The National Shipbuilding Procurement Strategy has been regarded as a godsend for the Royal Canadian Navy and the Coast Guard, which operate fleets of destroyers, icebreakers, frigates and other vessels that are nearing the end of their lifespans and must be replaced.

The strategy is seen also as a huge winner for Irving Shipyards in Halifax, Seaspan Marine in Vancouver and their respective communities after a panel of federal bureaucrats announced in October that these companies had been selected as the main production centres for $33 billion in work. (The other $2 billion will go to a number of other shipyards across the country on smaller projects.)

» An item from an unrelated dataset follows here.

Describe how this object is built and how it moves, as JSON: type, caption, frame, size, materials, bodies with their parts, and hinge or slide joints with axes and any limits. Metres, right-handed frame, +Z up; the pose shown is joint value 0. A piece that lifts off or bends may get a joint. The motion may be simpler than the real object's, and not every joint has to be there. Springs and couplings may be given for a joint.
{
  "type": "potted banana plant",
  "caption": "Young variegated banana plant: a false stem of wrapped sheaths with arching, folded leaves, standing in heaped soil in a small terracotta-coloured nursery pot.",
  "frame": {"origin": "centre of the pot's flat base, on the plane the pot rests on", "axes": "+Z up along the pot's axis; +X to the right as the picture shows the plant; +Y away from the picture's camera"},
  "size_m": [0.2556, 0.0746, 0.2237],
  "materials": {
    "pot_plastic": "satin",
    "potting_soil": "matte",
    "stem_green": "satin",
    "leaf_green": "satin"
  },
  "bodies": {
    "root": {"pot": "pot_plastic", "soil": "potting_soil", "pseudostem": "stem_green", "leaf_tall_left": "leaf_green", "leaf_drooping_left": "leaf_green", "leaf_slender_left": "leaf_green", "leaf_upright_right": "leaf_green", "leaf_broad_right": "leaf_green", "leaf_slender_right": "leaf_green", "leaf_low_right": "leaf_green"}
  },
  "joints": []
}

And amid problems with the F-35 stealth fighter program and other military purchases, the Conservative government has held up the shipbuilding strategy as an important success for military procurement and a means to leverage tax dollars into massive economic spinoffs.

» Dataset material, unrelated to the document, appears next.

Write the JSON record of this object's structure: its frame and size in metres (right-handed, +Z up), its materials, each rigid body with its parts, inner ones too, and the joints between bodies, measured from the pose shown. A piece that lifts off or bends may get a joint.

But there have been repeated indications that the strategy is in danger of running aground — which would have military, economic and political ramifications far greater than those associated with the F-35.

Delivery of the first ships to be produced under the strategy — seven armed Arctic vessels valued at $3.1 billion — was supposed to begin in 2015, but has already been delayed three years to 2018.

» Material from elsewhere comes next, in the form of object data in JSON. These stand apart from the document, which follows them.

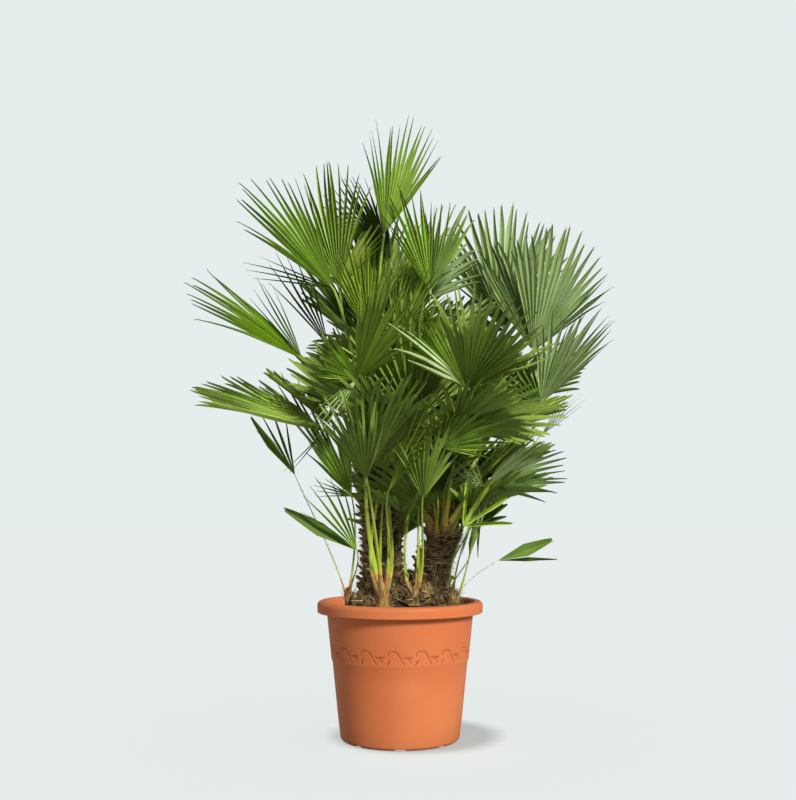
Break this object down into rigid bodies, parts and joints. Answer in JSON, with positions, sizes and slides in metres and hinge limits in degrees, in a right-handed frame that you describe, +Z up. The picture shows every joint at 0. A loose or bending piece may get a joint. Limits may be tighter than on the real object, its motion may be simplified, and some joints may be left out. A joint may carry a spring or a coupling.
{
  "type": "potted fan palm",
  "caption": "European fan palm as a multi-stemmed clump with stiff fan-shaped fronds, in a round terracotta-coloured plastic pot.",
  "frame": {"origin": "middle of the pot's flat underside", "axes": "+Z up along the plant, -Y towards the side the picture shows, +X to its right"},
  "size_m": [1.1918, 1.1174, 1.7648],
  "materials": {
    "pot_plastic": "satin moulded plastic in terracotta orange, with a leafy garland band lightly pressed into it",
    "compost": "dark crumbly potting compost with bark scraps",
    "trunk_fibre": "shaggy brown fibre between the stubs of old leaf bases",
    "sheath": "dry orange-brown leaf sheath",
    "frond_green": "stiff satin leaf blade, mid green, paler along the ribs",
    "young_green": "young leaf blade on a yellow-green stalk"
  },
  "bodies": {
    "root": {"pot": "pot_plastic", "soil": "compost", "trunk_left": "trunk_fibre", "trunk_right": "trunk_fibre", "left_sucker": "sheath", "front_sucker": "sheath", "middle_sucker": "sheath", "right_sucker": "sheath", "back_sucker": "sheath", "far_sucker": "sheath", "frond_01": "frond_green", "frond_02": "frond_green", "frond_03": "frond_green", "frond_04": "frond_green", "frond_05": "frond_green", "frond_06": "frond_green", "frond_07": "frond_green", "frond_08": "frond_green", "frond_09": "frond_green", "frond_10": "frond_green", "frond_11": "frond_green", "frond_12": "frond_green", "frond_13": "frond_green", "frond_14": "frond_green", "frond_15": "frond_green", "frond_16": "frond_green", "frond_17": "frond_green", "frond_18": "frond_green", "frond_19": "frond_green", "frond_20": "frond_green", "frond_21": "frond_green", "frond_22": "frond_green", "frond_23": "frond_green", "frond_24": "frond_green", "frond_25": "young_green", "frond_26": "young_green", "frond_27": "young_green", "frond_28": "young_green", "frond_29": "young_green", "frond_30": "young_green", "frond_31": "young_green", "frond_32": "young_green", "frond_33": "young_green", "frond_34": "young_green", "frond_35": "frond_green", "frond_36": "frond_green", "frond_37": "frond_green", "frond_38": "frond_green", "frond_39": "frond_green", "frond_40": "frond_green", "frond_41": "frond_green", "frond_42": "frond_green", "frond_43": "frond_green", "frond_44": "frond_green", "frond_45": "frond_green", "frond_46": "frond_green", "frond_47": "frond_green", "frond_48": "young_green", "frond_49": "young_green", "frond_50": "young_green"}
  },
  "joints": []
}
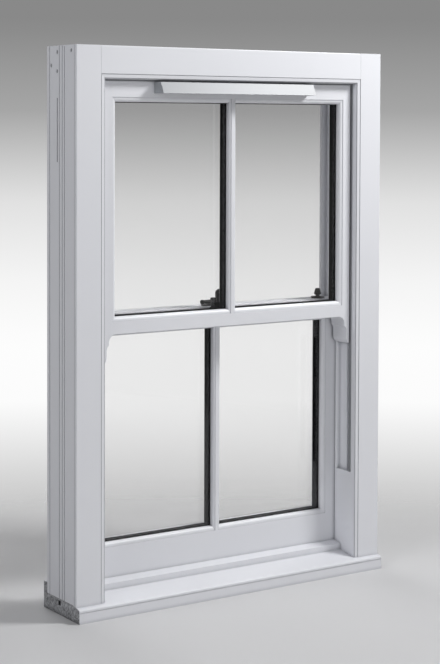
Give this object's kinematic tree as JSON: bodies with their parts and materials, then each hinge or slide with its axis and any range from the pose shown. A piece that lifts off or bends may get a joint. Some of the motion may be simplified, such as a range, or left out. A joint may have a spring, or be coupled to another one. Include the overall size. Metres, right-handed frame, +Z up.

Those Arctic ships and replacements for Canada’s existing destroyer and frigate fleets are to be produced by Irving Shipbuilding in Halifax for a total of $25 billion.

Work on the frigate and destroyer replacements is also reportedly proceeding at a snail’s pace because of uncertainty over what the navy wants to build into the new ships.

This is critical because not only are the destroyers already due to retire before replacements come online, but any delay reduces the government’s purchasing power because of ever-increasing material costs and inflation, possibly resulting in fewer ships or capabilities.

Similarly, efforts to replace the Royal Canadian Navy’s 50-year-old resupply ships have repeatedly been bogged down as National Defence has been unable to decide on what it wants the ships to actually do.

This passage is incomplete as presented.